ONE SUMMER IN BETWEEN

By

Pub Date: March 15th, 1967
ISBN: 0595093841
Publisher: Harper & Row

Harriet Brown is the sturdiest fictional Negro character to cross the Mason-Dixon line in some time. Unlike the many (and excellent) current novels about the Negro in American society, which arrive to critical appreciation and depart by way of the 25¢ stall, One Summer In Between might just make it with the popular reading audience and will be a first purchase choice among selectors for young adults. Harriet calls up reader admiration rather than pity, and respect rather than guilt; therein lies the major commercial difference. This is her private summer journal.

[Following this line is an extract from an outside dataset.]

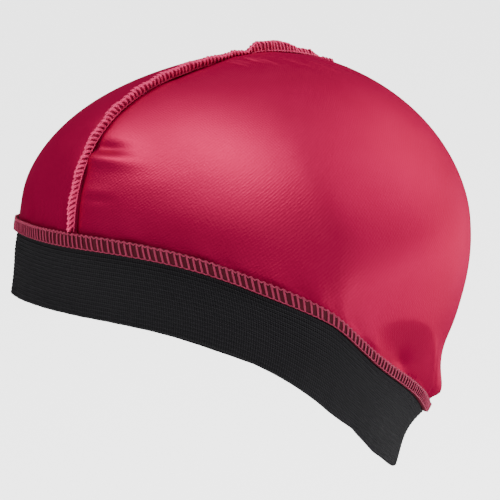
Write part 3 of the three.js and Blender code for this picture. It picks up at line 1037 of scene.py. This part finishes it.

She's an acute observer of herself as well as other people and her tart entries are a pleasure. She came up from Jacob's Ladder Teachers College in South Carolina to a Vermont farm to be the summer help for Mrs. Daley and to be a broadening influence on the six Daley children, who had in previous years experienced a Bennington modern dancer and a Juilliard soprano. Harriet came with a mission. H. Gamaliel Carr, the teacher she had a growing crush on, had charged his students to be Interpreters of their Race and warned them to be non-violent about it. Harriet felt stubbornly violent about many things and, on more than one occasion, decided that her Northern audience wasn't worth interpreting to--especially when some Southern guests arrive. Harriet certainly broadens the Daley experience and grows herself, too. A wonderful girl...a good novel...definite movie appeal.